__STATED TASK__
Reproduce each record exactly.

__DATA LINES__
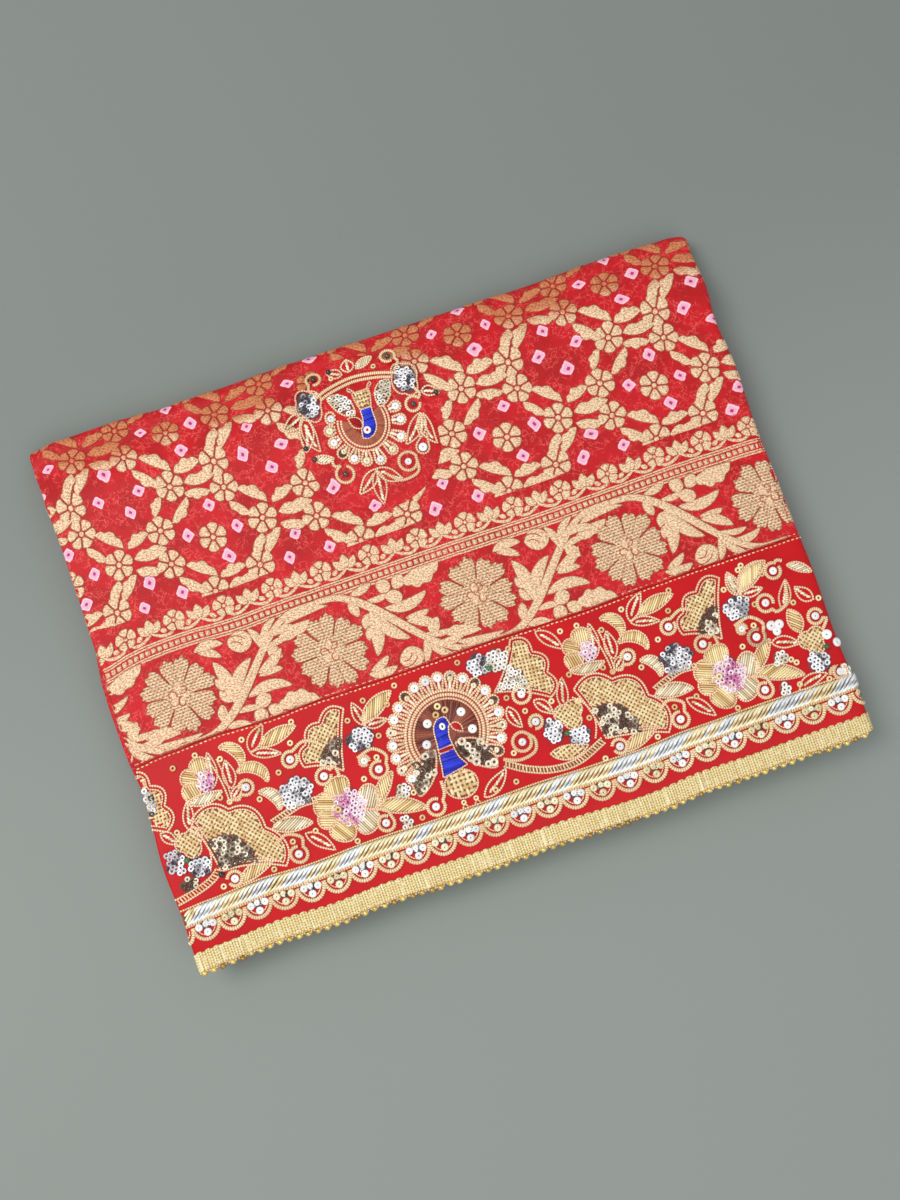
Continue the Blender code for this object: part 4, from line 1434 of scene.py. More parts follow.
# What is sewn on, by piece. Columns: shape, surface, colour, other colour, roughness, metallic, coat.
SEWN = {
    "straw_stitches": ("stitch", "thread", (252, 235, 182), (204, 164, 100), 0.4, 0.08, 0.0),
    "pale_stitches": ("stitch", "thread", (254, 248, 224), (204, 182, 132), 0.4, 0.08, 0.0),
    "blue_stitches": ("stitch", "thread", (60, 80, 246), (20, 26, 160), 0.35, 0.0, 0.0),
    "brown_stitches": ("stitch", "thread", (182, 98, 68), (78, 20, 16), 0.5, 0.0, 0.0),
    "red_stitches": ("stitch", "thread", (214, 26, 28), (150, 12, 20), 0.5, 0.0, 0.0),
    "basket_stitches": ("knot", "thread", (248, 228, 176), (212, 172, 112), 0.42, 0.05, 0.0),
    # Sequins take a share of two colours each: the lighter is painted highlight, the darker painted shade and
    # reflection, as if each mirrored bright and dark surroundings.
    "silver_sequins": ("sequin", "film", (252, 252, 255), (66, 62, 74), 0.22, 0.15, 0.3),
    "dark_sequins": ("sequin", "mottled", (242, 232, 206), (82, 60, 44), 0.25, 0.15, 0.3),
    "pink_sequins": ("sequin", "film", (254, 232, 246), (206, 112, 168), 0.22, 0.1, 0.3),
    "white_sequins": ("sequin", "film", (250, 248, 242), (206, 194, 168), 0.22, 0.2, 0.0),
    "white_cups": ("cup", "bead", (250, 249, 246), (226, 224, 222), 0.2, 0.0, 0.6),
    "straw_cups": ("cup", "bead", (244, 234, 200), (218, 196, 146), 0.22, 0.1, 0.5),
    "ring_beads": ("ring", "bead", (250, 228, 178), (220, 178, 124), 0.3, 0.15, 0.2),
    "green_beads": ("ball", "bead", (36, 118, 58), (14, 66, 30), 0.15, 0.0, 0.8),
    "dark_beads": ("ball", "bead", (70, 58, 50), (28, 24, 24), 0.12, 0.2, 0.8),
}
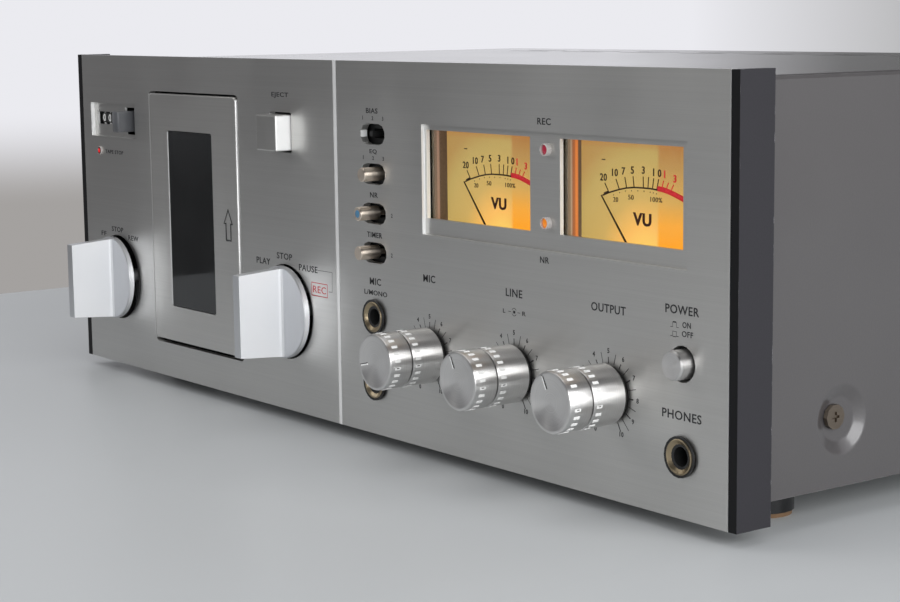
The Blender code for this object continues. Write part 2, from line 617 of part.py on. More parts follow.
def rod(name, axis, at, radius, span, sides=ROUND_SIDES, end_radius=None):
    """Cylinder, or a cone from radius to end_radius, along an axis."""
    bm = bmesh.new()
    bmesh.ops.create_cone(bm, cap_ends=True, segments=sides, radius1=radius,
                          radius2=radius if end_radius is None else end_radius, depth=span[1] - span[0])
    bm.transform(ALONG[axis].to_4x4())
    bmesh.ops.translate(bm, vec=point_at(axis, at, middle(span)), verts=bm.verts)
    return new_object(name, bm)


def turned(name, axis, at, profile, sides=ROUND_SIDES, hollow=False):
    """Profile of (radius, distance) points, run down its outer side, turned about an axis."""
    bm = bmesh.new()
    corners = [bm.verts.new((radius, 0.0, along)) for radius, along in profile]
    for start, end in zip(corners, corners[1:]):
        bm.edges.new((start, end))
    if hollow:
        bm.edges.new((corners[-1], corners[0]))
    obj = new_object(name, bm)
    screw = obj.modifiers.new("Turned", "SCREW")
    screw.axis = "Z"
    screw.angle = math.tau
    screw.steps = sides
    screw.render_steps = sides
    screw.use_merge_vertices = True
    screw.merge_threshold = MERGE
    apply_modifiers(obj)
    obj.data.transform(Matrix.Translation(point_at(axis, at, 0.0)) @ ALONG[axis].to_4x4())
    return obj


def plate(name, axis, span, outline, holes=()):
    """Flat outline with holes, facing an axis."""
    curve = bpy.data.curves.new(name, "CURVE")
    curve.dimensions = "2D"
    curve.fill_mode = "BOTH"
    curve.extrude = (span[1] - span[0]) / 2
    spline = curve.splines.new("POLY")
    spline.points.add(len(outline) - 1)
    for point, (across, up) in zip(spline.points, outline):
        point.co = (across, up, 0.0, 1.0)
    spline.use_cyclic_u = True
    guide = bpy.data.objects.new(name, curve)
    SHAPING.objects.link(guide)
    bpy.context.view_layer.update()
    flat = bpy.data.meshes.new_from_object(guide.evaluated_get(bpy.context.evaluated_depsgraph_get()))
    bm = bmesh.new()
    bm.from_mesh(flat)
    bmesh.ops.remove_doubles(bm, verts=bm.verts, dist=MERGE)
    bm.transform(guide.matrix_world)
    bm.transform(FACING[axis].to_4x4())
    bmesh.ops.translate(bm, vec=point_at(axis, (0.0, 0.0), middle(span)), verts=bm.verts)
    bmesh.ops.dissolve_limit(bm, angle_limit=FLAT_ANGLE, verts=bm.verts, edges=bm.edges)
    bpy.data.objects.remove(guide, do_unlink=True)
    bpy.data.curves.remove(curve)
    bpy.data.meshes.remove(flat)
    return pierce(new_object(name, bm), axis, span, holes)


def pierce(obj, axis, span, holes):
    """Cuts holes of the given outlines through a plate."""
    if not holes:
        return obj
    return cut(obj, *[plate("hole", axis, grown(span, CUT_OVERRUN), ring) for ring in holes])


def arc(centre, radius, start, end, steps):
    turns = [math.radians(start + (end - start) * i / steps) for i in range(steps + 1)]
    return [(centre[0] + radius * math.cos(turn), centre[1] + radius * math.sin(turn)) for turn in turns]


def circle(centre, radius, sides=ROUND_SIDES):
    return arc(centre, radius, 0.0, 360.0, sides)[:-1]


def rectangle(across, up):
    return [(across[0], up[0]), (across[1], up[0]), (across[1], up[1]), (across[0], up[1])]


def rounded(across, up, radius):
    """Rectangle with round corners."""
    x = grown(across, -radius)
    z = grown(up, -radius)
    return (arc((x[1], z[0]), radius, -90.0, 0.0, CORNER_STEPS)
            + arc((x[1], z[1]), radius, 0.0, 90.0, CORNER_STEPS)
            + arc((x[0], z[1]), radius, 90.0, 180.0, CORNER_STEPS)
            + arc((x[0], z[0]), radius, 180.0, 270.0, CORNER_STEPS))


def stadium(across, height, radius):
    """Slot with round ends between two places across, at one height."""
    half = SMALL_SIDES // 2
    return (arc((across[1] - radius, height), radius, -90.0, 90.0, half)
            + arc((across[0] + radius, height), radius, 90.0, 270.0, half))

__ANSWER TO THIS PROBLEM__
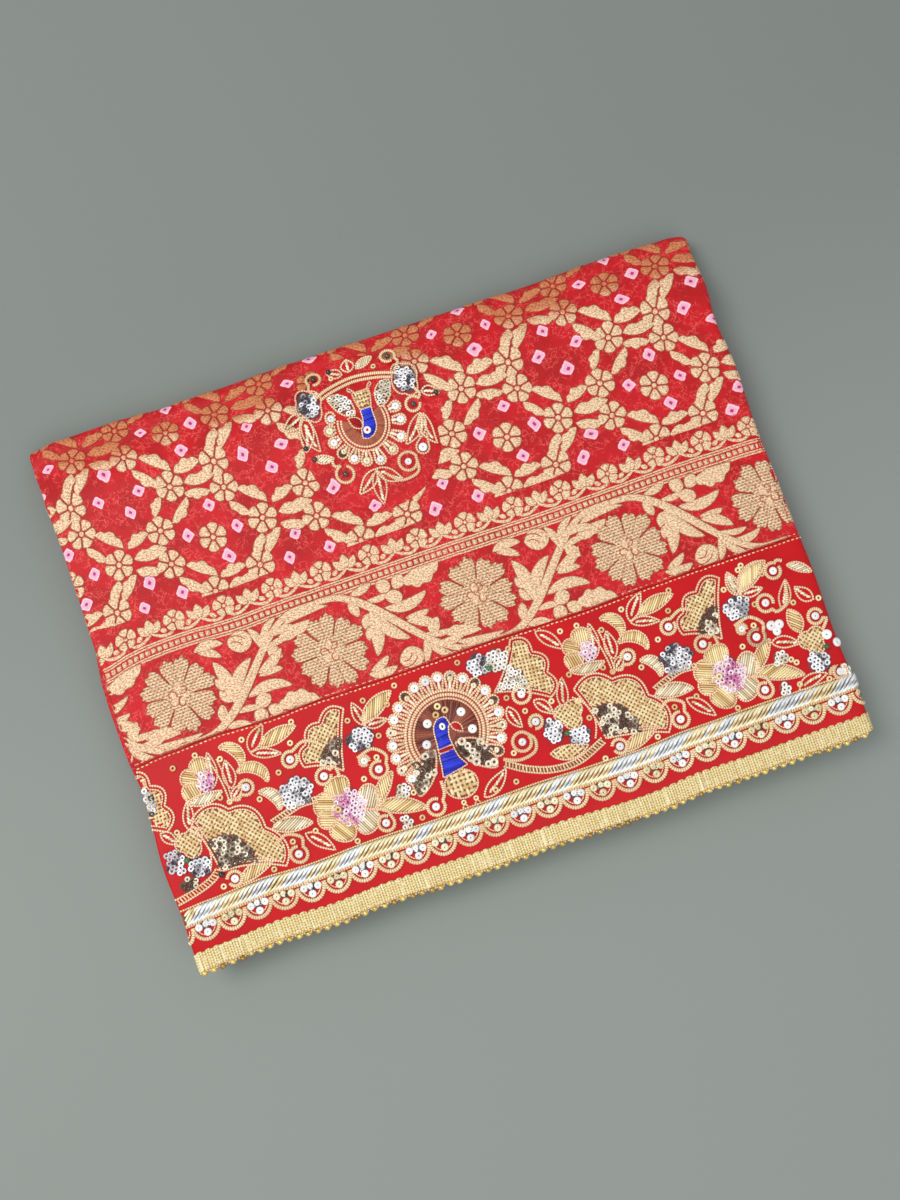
Continue the Blender code for this object: part 4, from line 1434 of scene.py. More parts follow.
# What is sewn on, by piece. Columns: shape, surface, colour, other colour, roughness, metallic, coat.
SEWN = {
    "straw_stitches": ("stitch", "thread", (252, 235, 182), (204, 164, 100), 0.4, 0.08, 0.0),
    "pale_stitches": ("stitch", "thread", (254, 248, 224), (204, 182, 132), 0.4, 0.08, 0.0),
    "blue_stitches": ("stitch", "thread", (60, 80, 246), (20, 26, 160), 0.35, 0.0, 0.0),
    "brown_stitches": ("stitch", "thread", (182, 98, 68), (78, 20, 16), 0.5, 0.0, 0.0),
    "red_stitches": ("stitch", "thread", (214, 26, 28), (150, 12, 20), 0.5, 0.0, 0.0),
    "basket_stitches": ("knot", "thread", (248, 228, 176), (212, 172, 112), 0.42, 0.05, 0.0),
    # Sequins take a share of two colours each: the lighter is painted highlight, the darker painted shade and
    # reflection, as if each mirrored bright and dark surroundings.
    "silver_sequins": ("sequin", "film", (252, 252, 255), (66, 62, 74), 0.22, 0.15, 0.3),
    "dark_sequins": ("sequin", "mottled", (242, 232, 206), (82, 60, 44), 0.25, 0.15, 0.3),
    "pink_sequins": ("sequin", "film", (254, 232, 246), (206, 112, 168), 0.22, 0.1, 0.3),
    "white_sequins": ("sequin", "film", (250, 248, 242), (206, 194, 168), 0.22, 0.2, 0.0),
    "white_cups": ("cup", "bead", (250, 249, 246), (226, 224, 222), 0.2, 0.0, 0.6),
    "straw_cups": ("cup", "bead", (244, 234, 200), (218, 196, 146), 0.22, 0.1, 0.5),
    "ring_beads": ("ring", "bead", (250, 228, 178), (220, 178, 124), 0.3, 0.15, 0.2),
    "green_beads": ("ball", "bead", (36, 118, 58), (14, 66, 30), 0.15, 0.0, 0.8),
    "dark_beads": ("ball", "bead", (70, 58, 50), (28, 24, 24), 0.12, 0.2, 0.8),
}
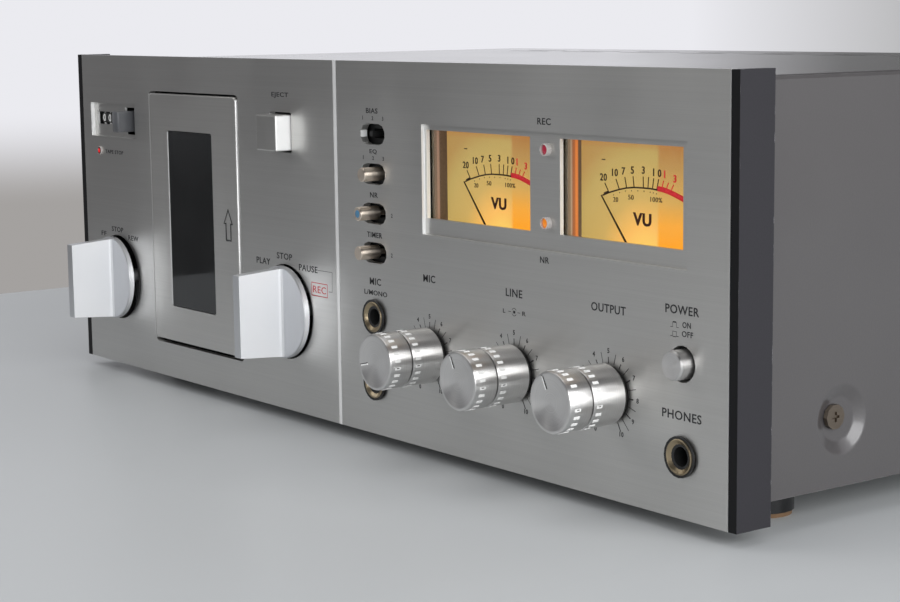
The Blender code for this object continues. Write part 2, from line 617 of part.py on. More parts follow.
def rod(name, axis, at, radius, span, sides=ROUND_SIDES, end_radius=None):
    """Cylinder, or a cone from radius to end_radius, along an axis."""
    bm = bmesh.new()
    bmesh.ops.create_cone(bm, cap_ends=True, segments=sides, radius1=radius,
                          radius2=radius if end_radius is None else end_radius, depth=span[1] - span[0])
    bm.transform(ALONG[axis].to_4x4())
    bmesh.ops.translate(bm, vec=point_at(axis, at, middle(span)), verts=bm.verts)
    return new_object(name, bm)


def turned(name, axis, at, profile, sides=ROUND_SIDES, hollow=False):
    """Profile of (radius, distance) points, run down its outer side, turned about an axis."""
    bm = bmesh.new()
    corners = [bm.verts.new((radius, 0.0, along)) for radius, along in profile]
    for start, end in zip(corners, corners[1:]):
        bm.edges.new((start, end))
    if hollow:
        bm.edges.new((corners[-1], corners[0]))
    obj = new_object(name, bm)
    screw = obj.modifiers.new("Turned", "SCREW")
    screw.axis = "Z"
    screw.angle = math.tau
    screw.steps = sides
    screw.render_steps = sides
    screw.use_merge_vertices = True
    screw.merge_threshold = MERGE
    apply_modifiers(obj)
    obj.data.transform(Matrix.Translation(point_at(axis, at, 0.0)) @ ALONG[axis].to_4x4())
    return obj


def plate(name, axis, span, outline, holes=()):
    """Flat outline with holes, facing an axis."""
    curve = bpy.data.curves.new(name, "CURVE")
    curve.dimensions = "2D"
    curve.fill_mode = "BOTH"
    curve.extrude = (span[1] - span[0]) / 2
    spline = curve.splines.new("POLY")
    spline.points.add(len(outline) - 1)
    for point, (across, up) in zip(spline.points, outline):
        point.co = (across, up, 0.0, 1.0)
    spline.use_cyclic_u = True
    guide = bpy.data.objects.new(name, curve)
    SHAPING.objects.link(guide)
    bpy.context.view_layer.update()
    flat = bpy.data.meshes.new_from_object(guide.evaluated_get(bpy.context.evaluated_depsgraph_get()))
    bm = bmesh.new()
    bm.from_mesh(flat)
    bmesh.ops.remove_doubles(bm, verts=bm.verts, dist=MERGE)
    bm.transform(guide.matrix_world)
    bm.transform(FACING[axis].to_4x4())
    bmesh.ops.translate(bm, vec=point_at(axis, (0.0, 0.0), middle(span)), verts=bm.verts)
    bmesh.ops.dissolve_limit(bm, angle_limit=FLAT_ANGLE, verts=bm.verts, edges=bm.edges)
    bpy.data.objects.remove(guide, do_unlink=True)
    bpy.data.curves.remove(curve)
    bpy.data.meshes.remove(flat)
    return pierce(new_object(name, bm), axis, span, holes)


def pierce(obj, axis, span, holes):
    """Cuts holes of the given outlines through a plate."""
    if not holes:
        return obj
    return cut(obj, *[plate("hole", axis, grown(span, CUT_OVERRUN), ring) for ring in holes])


def arc(centre, radius, start, end, steps):
    turns = [math.radians(start + (end - start) * i / steps) for i in range(steps + 1)]
    return [(centre[0] + radius * math.cos(turn), centre[1] + radius * math.sin(turn)) for turn in turns]


def circle(centre, radius, sides=ROUND_SIDES):
    return arc(centre, radius, 0.0, 360.0, sides)[:-1]


def rectangle(across, up):
    return [(across[0], up[0]), (across[1], up[0]), (across[1], up[1]), (across[0], up[1])]


def rounded(across, up, radius):
    """Rectangle with round corners."""
    x = grown(across, -radius)
    z = grown(up, -radius)
    return (arc((x[1], z[0]), radius, -90.0, 0.0, CORNER_STEPS)
            + arc((x[1], z[1]), radius, 0.0, 90.0, CORNER_STEPS)
            + arc((x[0], z[1]), radius, 90.0, 180.0, CORNER_STEPS)
            + arc((x[0], z[0]), radius, 180.0, 270.0, CORNER_STEPS))


def stadium(across, height, radius):
    """Slot with round ends between two places across, at one height."""
    half = SMALL_SIDES // 2
    return (arc((across[1] - radius, height), radius, -90.0, 90.0, half)
            + arc((across[0] + radius, height), radius, 90.0, 270.0, half))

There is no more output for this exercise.